**WHAT YOU ARE ASKED TO DO:** In the listing below, find the line with "angles are degrees.", then repeat exactly every line from the top through that one.

## BEGIN DATASET RECORDS

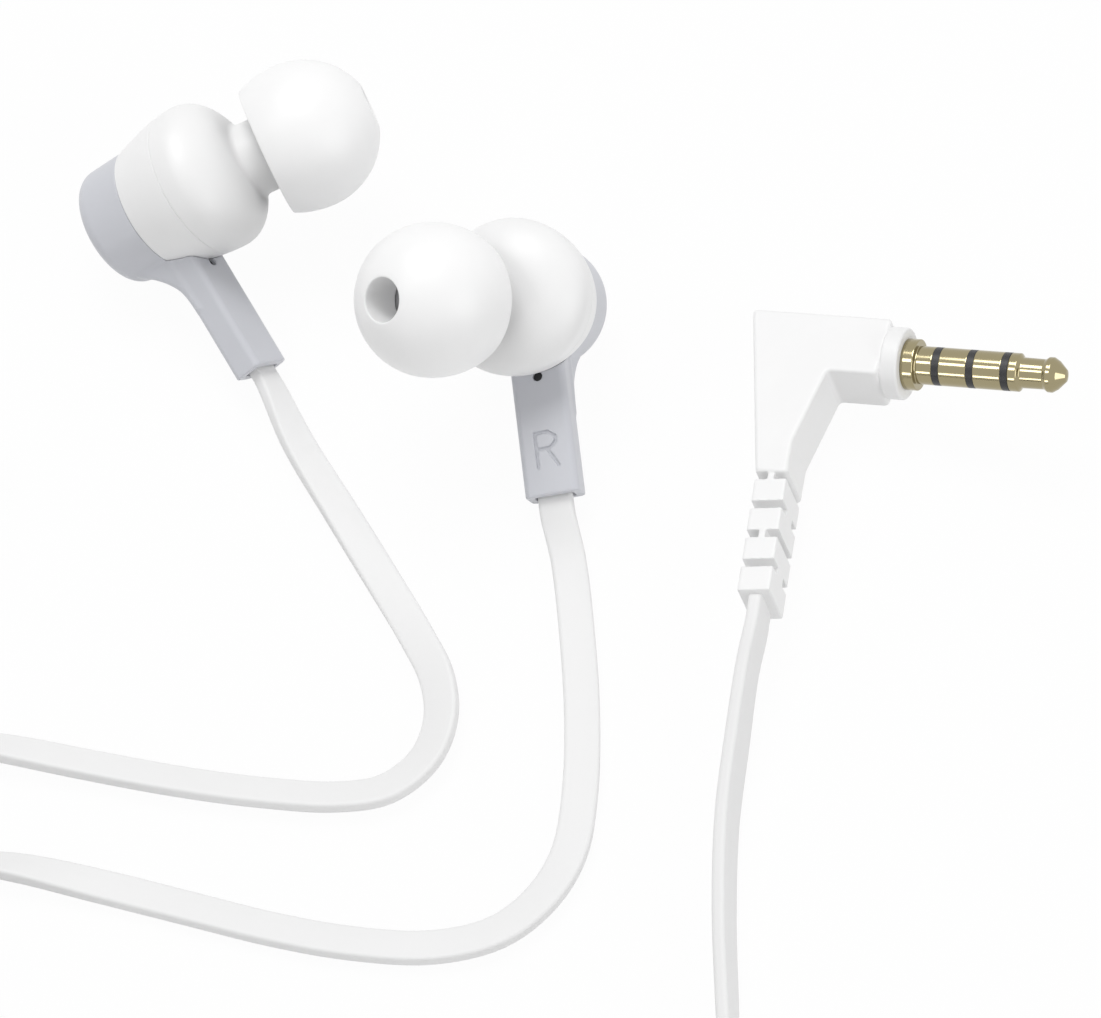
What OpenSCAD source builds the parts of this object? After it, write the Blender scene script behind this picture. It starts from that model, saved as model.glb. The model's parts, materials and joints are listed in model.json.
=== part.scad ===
// Wired in-ear earphones: two angled earbuds on flat cords, an in-line remote at the
// fork of the cord, and a right-angled four-pole plug.
// Everything lies on the surface z = 0. Lengths are millimetres, angles are degrees.

/* [Earbud housing] */
// Widest diameter of the housing
body_d = 14.3; // [13.8:0.1:15.2]
// Height of the widest ring above the rear cover's joint
body_wide_z = 6.5; // [6.2:0.1:7]
// Height of the dome's front above the rear cover's joint
body_len = 10.2; // [10:0.1:11]
// Height of the joint between the middle and the front shell
shell_joint_z = 5; // [4.8:0.1:5.4]
// Wall of the plastic shells
shell_wall = 0.9; // [0.7:0.05:1]
// Clearance between pieces that are glued or pushed together
fit_gap = 0.05; // [0.03:0.01:0.08]

/* [Rear cover and stem] */
// Diameter of the rear cover at its joint
cap_d = 11.9; // [11.6:0.1:12.4]
// Depth of the rear cover
cap_len = 5.2; // [4.8:0.1:5.8]
// Radius of the cover's rear edge
cap_edge_r = 1.5; // [1:0.1:1.8]
// Width of the stem
stem_w = 5.1; // [4.8:0.1:5.6]
// Thickness of the stem
stem_t = 3; // [2.8:0.1:3.4]
// Distance of the stem's end from the housing's axis, along the stem
stem_len = 18.4; // [16:0.1:20]
// Lean of the stem towards the front
stem_lean = 7.5; // [5:0.5:9]
// Turn of the stem about its own axis
stem_twist = 4; // [0:1:10]
// Radius of the stem's long edges
stem_edge_r = 0.6; // [0.3:0.1:0.8]
// Radius of the vent in the stem's face
vent_r = 0.45; // [0.35:0.05:0.6]

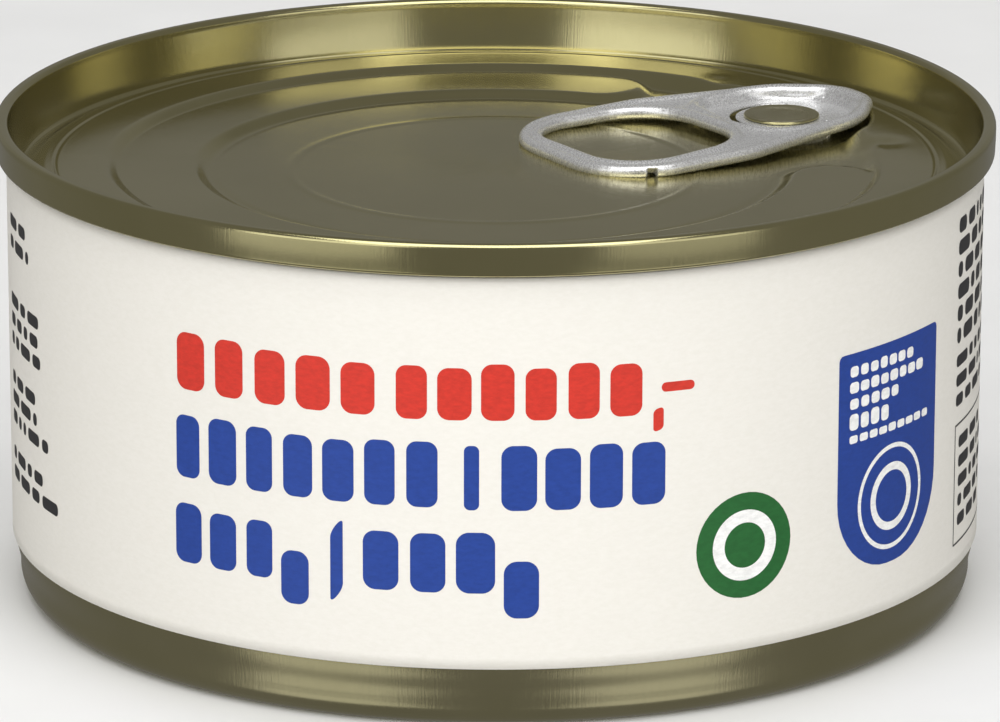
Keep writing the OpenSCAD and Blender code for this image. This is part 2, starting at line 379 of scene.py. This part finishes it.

## END DATASET RECORDS

**RESPONSE FOR THIS EXERCISE:**
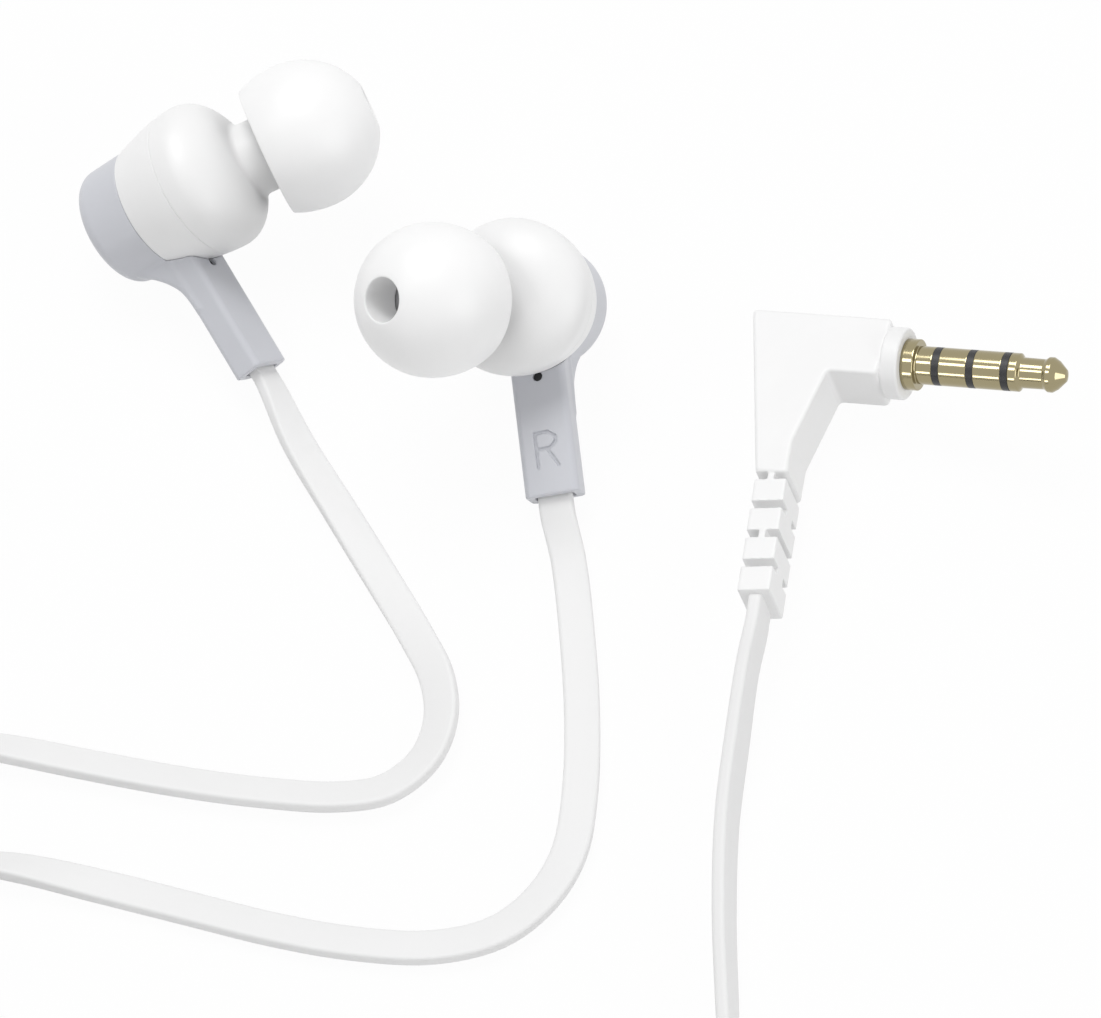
What OpenSCAD source builds the parts of this object? After it, write the Blender scene script behind this picture. It starts from that model, saved as model.glb. The model's parts, materials and joints are listed in model.json.
=== part.scad ===
// Wired in-ear earphones: two angled earbuds on flat cords, an in-line remote at the
// fork of the cord, and a right-angled four-pole plug.
// Everything lies on the surface z = 0. Lengths are millimetres, angles are degrees.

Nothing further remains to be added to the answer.